根据本公开的实施例,提供了一种处理器以及用于数据处理的方法、设备和存储介质。该处理器包括多个处理器核,多个处理器核各自包括用于读取和写入数据的数据缓存以及与数据缓存分离的、用于读取指令的指令缓存。该处理器还包括分发器,该分发器被通信地耦合到多个处理器核。该分发器被配置为将待处理数据分发给多个处理器核中的至少一个处理器核的相应数据缓存,以及将与待处理数据相关联的指令分发给至少一个处理器核的相应指令缓存以供执行。以此方式,可以显著地提高数据传输以及向量计算的效率。

Description

处理器以及用于数据处理的方法、设备和存储介质
本申请要求2022年06月14日递交的,标题为“处理器以及用于数据处理的方法、设备和存储介质”、申请号为202210674851.9的中国发明专利申请的优先权,该申请的全部内容通过引用结合在本申请中。
技术领域
本公开的示例实施例总体涉及计算机领域,特别地涉及处理器以及用于数据处理的方法、设备和计算机可读存储介质。
背景技术
随着信息技术的发展,各种数据处理业务对计算系统的计算能力和计算资源提出了越来越高的要求。目前已经提出了使用多核处理器来通过并行计算的方式提高系统整体的计算能力和计算吞吐量。对于一些指令重复性高且数据量大的向量计算,如何使多核处理器充分利用有限的带宽来处理这样的向量计算是值得关注的问题。
发明内容
在本公开的第一方面,提供了一种处理器。该处理器包括多个处理器核,多个处理器核各自包括用于读取和写入数据的数据缓存以及与数据缓存分离的、用于读取指令的指令缓存。该处理器还包括分发器,该分发器被通信地耦合到多个处理器核。该分发器被配置为将待处理数据分发给多个处理器核中的至少一个处理器核的相应数据缓存,以及将与待处理数据相关联的指令分发给至少一个处理器核的相应指令缓存以供执行。

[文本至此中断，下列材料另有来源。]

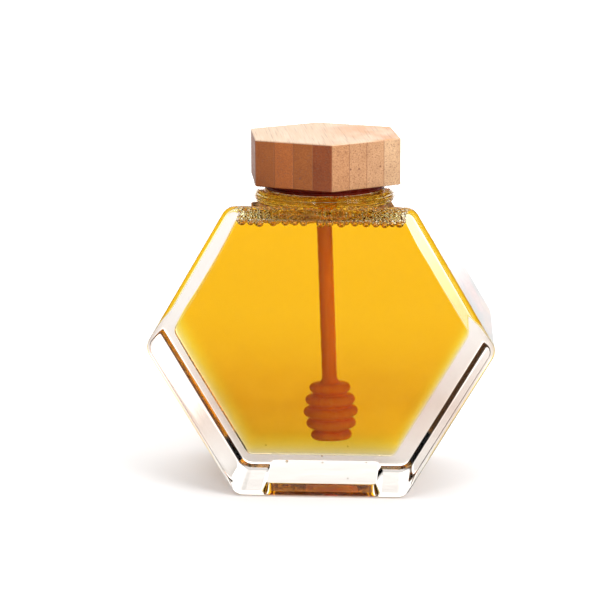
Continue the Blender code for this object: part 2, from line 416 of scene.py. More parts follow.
inside = np.concatenate([
    mix(neck[-1], inner[-1], [0.3, 0.6, 0.9]), inner[::-1],
    mix(inner[0], inner[0] * (0, 0, 1), [0.1, 0.4, 0.8])])
glass_rows = np.concatenate([full_loop(outside), uneven(full_loop(inside))])
glass_points, glass_quads, glass_ends = skin_arrays(
    glass_rows, (0.0, 0.0, PUNT_RISE), (0.0, 0.0, WALLS[0]))
print("rows and columns of the glass:", glass_rows.shape[:2])

# %% [markdown]
# ## Seeds in the foot
#
# The thick foot of such a jar has a few specks of air, called seeds, and the photograph
# shows some. A speck is a small hollow in the glass, so its faces look into the hollow,
# away from the glass. All the bubbles here come from one unit globe, placed by arrays.

# %% Bubbles as hollows
def globe(columns=10, rings=6):
    """A unit globe: rings at even heights of latitude, and a point at each pole."""
    up = np.linspace(-np.pi / 2, np.pi / 2, rings + 2)[1:-1, None]
    around = np.arange(columns) * 2 * np.pi / columns
    rows = np.stack(np.broadcast_arrays(
        np.cos(up) * np.cos(around), np.cos(up) * np.sin(around), np.sin(up)), axis=-1)
    return skin_arrays(rows, (0.0, 0.0, -1.0), (0.0, 0.0, 1.0))


def hollows(centres, sizes):
    """Many small globes, turned inside out: point = centre + size * unit point."""
    points, quads, triangles = globe()
    many = len(centres)
    placed = centres[:, None, :] + sizes[:, None, :] * points[None]
    step = (np.arange(many) * len(points))[:, None, None]
    quads = (quads[None, :, ::-1] + step).reshape(-1, 4)
    triangles = (triangles[None, :, ::-1] + step).reshape(-1, 3)
    return placed.reshape(-1, 3), quads, triangles


def joined(*parts):
    """Join (points, quads, triangles) sets into one, moving each set's face numbers on."""
    starts = np.cumsum([0] + [len(part[0]) for part in parts[:-1]])
    points = np.vstack([part[0] for part in parts])
    quads = np.vstack([part[1] + start for part, start in zip(parts, starts)])
    triangles = np.vstack([part[2] + start for part, start in zip(parts, starts)])
    return points, quads, triangles


SEEDS = np.array([
    (-0.0113, -0.0222, 0.0112), (0.0004, -0.0200, 0.0128), (0.0006, -0.0215, 0.0108),
    (0.0151, -0.0180, 0.0104), (-0.0200, 0.0100, 0.0098), (0.0080, 0.0150, 0.0085)])
seed_sizes = np.array([0.00045, 0.0003, 0.0003, 0.00025, 0.0003, 0.00025])[:, None]
seeds = hollows(SEEDS, seed_sizes * (1.0, 0.8, 1.0))
glass_all = joined((glass_points, glass_quads, glass_ends), seeds)
glass = mesh_object("pressed_glass", *glass_all)
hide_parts("glass_jar")

# %% [markdown]
# ## Which faces are wet
#
# Glass to honey bends light far less than glass to air, so the faces inside, below the
# level of the honey, get a slot of their own. The underside of the shoulder, outside the
# mouth, lies against the froth and gets a third.

# %% Mark the faces that honey and froth touch
DRY, WET, FROTHY = 0, 1, 2
SHELF_SKIN, MOUTH_SKIN = 0.00002, 0.0001
columns = glass_rows.shape[1]
face_rows = np.arange(len(glass_quads)) // columns
face_middles = glass_points[glass_quads].mean(axis=1)
down_the_mouth = len(outside) - len(neck) + int(np.argmin(neck_profile[:, 0])) - 1
is_wet = (face_rows >= down_the_mouth) & (face_middles[:, 2] < HONEY_LEVEL + MENISCUS * 0.5)
is_frothy = is_wet & (face_middles[:, 2] > UNDERSIDE - SHELF_SKIN) & (
    np.hypot(face_middles[:, 0], face_middles[:, 1]) > MOUTH_RADIUS + MOUTH_SKIN)
slots = np.full(len(glass.data.polygons), DRY, dtype=np.int32)
slots[:len(glass_quads)][is_wet] = WET
slots[:len(glass_quads)][is_frothy] = FROTHY
slots[len(glass_all[1]) + columns:len(glass_all[1]) + 2 * columns] = WET
glass.data.polygons.foreach_set("material_index", slots)
print("faces dry, wet and frothy:", np.bincount(slots))

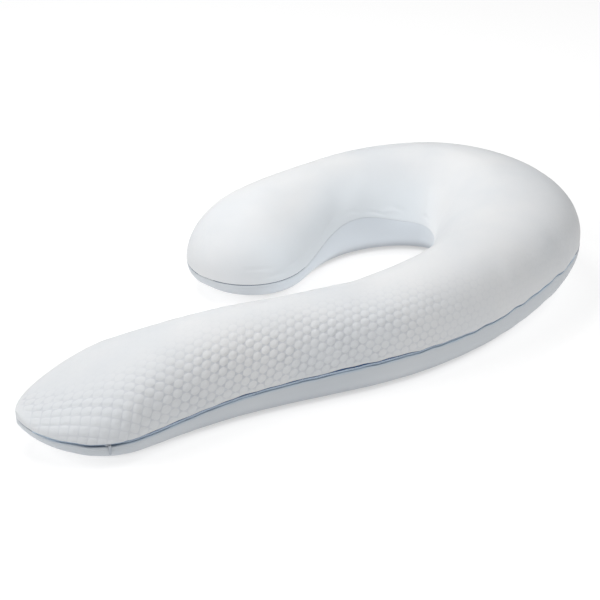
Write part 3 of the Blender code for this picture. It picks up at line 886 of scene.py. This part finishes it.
# --------------------------------------------------
# Seam thread. Spun polyester, slate blue, in short stitches. It joins the two panels round
# the outside past both zip ends and round the hook; further in, the inner seam hides it.
# --------------------------------------------------
STITCH = 0.0042            # length of one stitch
STITCH_THREAD = 0.00048    # radius
STITCH_POINTS = 6          # points of the thread in one stitch
STITCH_DIVE = 0.0006       # how deep it dives between stitches
STITCH_INSET = 0.0006      # how far it lies inside the outline
TIP_CLEAR = 0.0015         # it stops this far from a tip
HOOK_SEAM = 1.985          # distance along where the inner seam comes into sight


def stitched(side, start, end):
    """The thread in a seam: inset + dive |sin(pi run / stitch)|^6 inside the outline."""
    part = slice(*np.searchsorted(dense["along"], (start, end)))
    line, facing = dense["line"][side][part], dense["facing"][side][part]
    seam = seam_edges(dense, side)["seam"][part]
    run = np.r_[0, np.cumsum(np.linalg.norm(np.diff(line, axis=0), axis=1))]
    at = np.arange(0, run[-1], STITCH / STITCH_POINTS)
    inset = STITCH_INSET + STITCH_DIVE * np.abs(np.sin(math.pi * at / STITCH)) ** 6
    x, y, out_x, out_y, up = (np.interp(at, run, v) for v in (*line.T, *facing.T, seam))
    return np.c_[x - out_x * inset, y - out_y * inset, up]


def spun_thread():
    """Spun polyester sewing thread: matt, twisted, a little uneven in shade."""
    finish, tree, shader = new_finish("spun_thread")
    place = add(tree, "ShaderNodeTexCoord").outputs["Object"]
    uneven = add(tree, "ShaderNodeTexNoise",
                 {"Vector": place, "Scale": 90.0, "Detail": 2.0}).outputs["Fac"]
    shade = add(tree, "ShaderNodeMix", {"Factor": uneven, 6: linear("3A4C68"),
                                        7: linear("56688A")}, data_type="RGBA").outputs[2]
    tree.links.new(shade, shader.inputs["Base Color"])
    twist = add(tree, "ShaderNodeBump", {"Height": uneven, "Strength": 0.3, "Distance": 0.0002})
    tree.links.new(twist.outputs["Normal"], shader.inputs["Normal"])
    shader.inputs["Roughness"].default_value = 0.85
    return finish


thread_finish = spun_thread()
for name, side, start, end in (("thread_tail", 1, TIP_CLEAR, ZIP_START),
                               ("thread_bend", 1, ZIP_END, LENGTH - TIP_CLEAR),
                               ("thread_hook", -1, HOOK_SEAM, LENGTH - TIP_CLEAR)):
    line = stitched(side, start, end)
    thread = tube_mesh(name, thread_rings(line, 0 * line + (0, 0, 1), STITCH_THREAD))
    thread.data.shade_smooth()
    thread.data.materials.append(thread_finish)
    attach(thread, "root")
    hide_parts("pillow_body")

# --------------------------------------------------
# Slider and pull. Both are die-cast zinc, plated with nickel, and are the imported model's own
# solids. The slider is threaded on the coil, and the pull hangs on the slider's bridge.
# --------------------------------------------------


def plated_zinc():
    """Nickel plate on cast zinc: bright, with a fine tumbled roughness."""
    finish, tree, shader = new_finish("plated_zinc")
    place = add(tree, "ShaderNodeTexCoord").outputs["Object"]
    tumbled = add(tree, "ShaderNodeTexNoise",
                  {"Vector": place, "Scale": 900.0, "Detail": 2.0}).outputs["Fac"]
    rough = add(tree, "ShaderNodeMapRange", {"Value": tumbled, "To Min": 0.22, "To Max": 0.4})
    tree.links.new(rough.outputs["Result"], shader.inputs["Roughness"])
    worn = add(tree, "ShaderNodeBump", {"Height": tumbled, "Strength": 0.15, "Distance": 0.0001})
    tree.links.new(worn.outputs["Normal"], shader.inputs["Normal"])
    shader.inputs["Base Color"].default_value = linear("A4A9B0")
    shader.inputs["Metallic"].default_value = 1.0
    return finish


metal_finish = plated_zinc()
for name in ("zip_slider", "zip_pull"):
    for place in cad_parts[name].material_slots:
        place.material = metal_finish

# --------------------------------------------------
# Studio. A white floor with a painted glow, dimmed where the pillow covers it, which paints a
# contact shadow right under the edge. Four soft boxes: on the left, high on the right in front,
# high behind the hook, and a small one close above the hook.
# --------------------------------------------------
FLOOR_HALF = 14
FLOOR_UP = -0.0005
FLOOR_GREY = 0.30          # it throws little light back, because its own glow makes it white
SKY = (0.97, 0.985, 1.0)
SKY_STRENGTH = 0.04
BOX_SIZE = 0.5             # of its distance
# Each box's turn from +x and height in degrees, distance and strength.
SOFT_BOXES = ((178, 40, 8.0, 0.48), (302, 58, 8.0, 0.43), (102, 60, 3.2, 0.38),
              (152, 78, 1.0, 0.11))

floor_mesh = bpy.data.meshes.new("floor")
floor_mesh.from_pydata([(x * FLOOR_HALF, y * FLOOR_HALF, FLOOR_UP)
                        for x, y in ((-1, -1), (1, -1), (1, 1), (-1, 1))], [], [(0, 1, 2, 3)])
floor = placed("floor", floor_mesh)
floor_finish, floor_tree, floor_shader = new_finish("white_sweep")
floor_shader.inputs["Base Color"].default_value = (FLOOR_GREY, FLOOR_GREY, FLOOR_GREY, 1)
floor_shader.inputs["Roughness"].default_value = 0.9
floor_shader.inputs["Emission Color"].default_value = (1, 1, 1, 1)
covered = add(floor_tree, "ShaderNodeAmbientOcclusion", {"Distance": 0.013},
              samples=8).outputs["AO"]
glow = add(floor_tree, "ShaderNodeMapRange", {"Value": covered, "From Max": 0.80,
                                              "To Min": 0.42, "To Max": 0.77}).outputs["Result"]
floor_tree.links.new(glow, floor_shader.inputs["Emission Strength"])
floor_mesh.materials.append(floor_finish)

for turn, height, away, strength in SOFT_BOXES:
    turn, height = math.radians(turn), math.radians(height)
    box = placed("soft_box", bpy.data.lights.new("soft_box", "AREA"))
    box.data.shape = "DISK"
    box.data.size = BOX_SIZE * away
    box.data.energy = strength * (math.pi * away) ** 2
    box.location = away * Vector((math.cos(height) * math.cos(turn),
                                  math.cos(height) * math.sin(turn), math.sin(height)))
    box.rotation_euler = box.location.to_track_quat("Z", "Y").to_euler()

world = bpy.data.worlds.new("sky")
world.use_nodes = True
world.node_tree.nodes["Background"].inputs["Color"].default_value = (*SKY, 1)
world.node_tree.nodes["Background"].inputs["Strength"].default_value = SKY_STRENGTH
bpy.context.scene.world = world
bpy.context.scene.view_settings.view_transform = "Standard"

在本公开的第二方面,提供了一种用于数据处理的方法。该方法 包括由处理器的分发器将待处理数据分发给处理器的多个处理器核中的至少一个处理器核的相应数据缓存。该分发器被通信地耦合到多个处理器核。该方法还包括将与待处理数据相关联的指令分发给至少一个处理器核的相应指令缓存以供执行。

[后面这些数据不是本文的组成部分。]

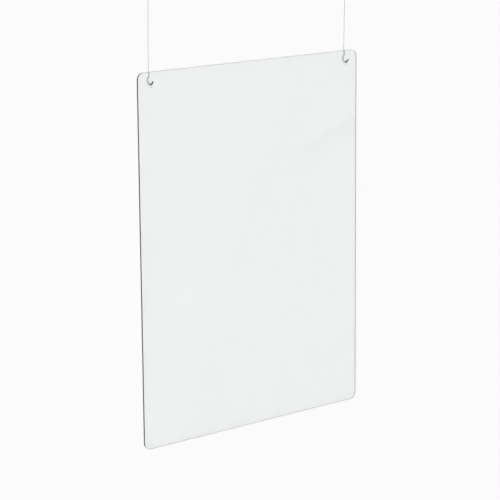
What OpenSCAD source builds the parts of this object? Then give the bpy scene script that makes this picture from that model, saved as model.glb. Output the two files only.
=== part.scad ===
// Hanging sneeze guard: a clear panel carried by two steel cables. Each cable ends below in a hook that
// passes through a corner hole of the panel, and above in a thimble, a snap hook and a ceiling eye plate.
//
// Frame: +X along the panel's width, -Y towards the panel's front, +Z up. The origin is on the ceiling,
// midway between the two eye plates. Millimetres.

/* [Panel] */
// Width of the clear panel
panel_w = 600; // [300:10:1200]
// Height of the clear panel
panel_h = 800; // [300:10:1200]
// Thickness of the clear panel
panel_t = 4; // [3:0.5:5]
// Radius of the panel's corners
corner_r = 15; // [5:1:25]
// Diameter of the hook holes
hole_d = 8; // [8:0.5:12]
// Distance from a side edge to a hook hole's centre
hole_side = 32; // [25:1:60]
// Distance from the top edge to a hook hole's centre
hole_top = 28; // [26:1:34]

/* [Panel hooks] */
// Diameter of the hook's wire
hook_d = 2.8; // [2:0.1:3]
// Centreline radius of the hook's bowl
bowl_r = 8; // [7:0.5:10]
// Centreline radius of the bend between bowl and shank
bend_r = 2.5; // [2:0.5:4]
// How far the hook's plane is turned from square to the panel, in degrees
hook_turn = 12; // [0:1:25]
// How far below the bowl's centre the tip stops, in degrees of the bowl
tip_short = 12; // [0:1:30]
// Outer diameter of the swaged sleeve that joins hook and cable
sleeve_d = 3.5; // [3.5:0.1:4]
// Length of the sleeve
sleeve_l = 8; // [7:0.5:8]
// Half angle of the sleeve's flared mouth
mouth_angle = 20; // [18:1:22]

/* [Cables] */
// Diameter of the steel cable
cable_d = 1.2; // [1:0.1:1.2]
// Height of the ceiling above the panel's top edge
ceiling_h = 225; // [224.5:0.5:226]

/* [Ceiling eye plates] */
// Width of an eye plate, along the panel
plate_w = 18; // [17:1:30]
// Length of an eye plate, front to back
plate_l = 38; // [36:1:60]
// Thickness of an eye plate
plate_t = 2.5; // [2.5:0.5:3]
// Distance between the two screw holes of a plate
screw_pitch = 24; // [22:1:26]
// Diameter of a screw hole
screw_d = 4.5; // [4:0.1:5]
// Diameter of the eye's wire
eye_d = 4; // [3:0.5:4]
// Centreline radius of the eye
eye_r = 6; // [6:0.5:7]
// Straight length of the eye's legs
eye_leg = 5; // [5:0.5:6]

/* [Snap hooks] */
// Diameter of the snap hook's bar
snap_d = 3.5; // [3:0.1:3.6]
// Overall length of the snap hook
snap_l = 40; // [38:1:42]
// Overall width of the snap hook
snap_w = 16; // [15.5:0.5:18]
// Diameter of the gate's hinge pin
gate_pin_d = 1.5; // [1.2:0.1:1.6]

/* [Thimbles and ferrules] */
// Centreline radius of the thimble's ring
thimble_r = 6.2; // [6.1:0.1:6.3]
// Diameter of the thimble's section
thimble_d = 3.2; // [2.8:0.1:3.4]
// Length of the ferrule that closes the cable's loop
ferrule_l = 8; // [7:0.5:9]

/* [Hidden] */
$fn = 48;

LEFT = -1;
RIGHT = 1;
eps = 0.01;             // how far a cut runs past a face
gap = 0.2;              // play where one ring hangs in another
hole_x = panel_w / 2 - hole_side;

// Heights of the whole, from the ceiling down
panel_top = -ceiling_h;
pivot_z = -(plate_t + eye_leg + eye_r);     // centre of the eye's lowest wire, where the snap hook swings

// The panel's hook, in its own plane: y is to the back, z up, from the bowl's centre
hook_r = hook_d / 2;
sleeve_r = sleeve_d / 2;
shank_y = panel_t / 2 + sleeve_r + 0.25;    // the shank stands just behind the panel
shank_u = shank_y / cos(hook_turn);
shank_x = -shank_u * sin(hook_turn);
bend_angle = acos((shank_u + bend_r) / (bowl_r + bend_r));
shank_low = (bowl_r + bend_r) * sin(bend_angle);
hole_half_depth = panel_t / 2 / cos(hook_turn);
bowl_drop = sqrt(pow(bowl_r - hook_r - 0.25, 2) - pow(hole_half_depth, 2));
bowl_z = panel_top - hole_top + hole_d / 2 + bowl_drop;
mouth_l = 1.8;          // depth of the sleeve's flared mouth
mouth_r = 1.35;         // radius of the mouth at the top
bend_depth = 1.5;       // how deep in the mouth the cable bends
socket_l = 5;           // depth of the sleeve's socket for the shank

// The hanging chain runs in one straight line from the eye to the sleeve
chain_z = panel_top - bend_depth - pivot_z;
lean_back = atan2(shank_y, -chain_z);
lean_side = atan2(-shank_x, sqrt(pow(chain_z, 2) + pow(shank_y, 2)));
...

在本公开的第三方面,提供了一种电子设备。该电子设备至少包括根据第一方面的处理器。
在本公开的第四方面,提供了一种计算机可读存储介质。计算机可读存储介质上存储有计算机程序,计算机程序可由处理器执行以实现第二方面的方法。
应当理解,该内容部分中所描述的内容并非旨在限定本公开的实施例的关键特征或重要特征,也不用于限制本公开的范围。本公开的其它特征将通过以下的描述而变得容易理解。
附图说明
结合附图并参考以下详细说明,本公开各实施例的上述和其他特征、优点及方面将变得更加明显。在附图中,相同或相似的附图标记表示相同或相似的元素,其中:
图1示出了本公开的实施例能够在其中实现的示例环境的示意图;
图2示出了根据本公开的一些实施例的用于指令和数据分发的架构的示意图;
图3示出了根据本公开的一些实施例的用于对多个处理器核广播指令的示意图;
图4示出了根据本公开的一些实施例的由处理器核循环地写入、执行以及读取数据的示意图;
图5示出了根据本公开的一些实施例的用于数据处理的过程的流程图;以及
图6示出了其中可以包括根据本公开的一个或多个实施例的处理器的电子设备的框图。
具体实施方式
下面将参照附图更详细地描述本公开的实施例。虽然附图中示出了本公开的某些实施例,然而应当理解的是,本公开可以通过各种形式来实现,而且不应该被解释为限于这里阐述的实施例,相反,提供这些实施例是为了更加透彻和完整地理解本公开。应当理解的是,本公开的附图及实施例仅用于示例性作用,并非用于限制本公开的保护范围。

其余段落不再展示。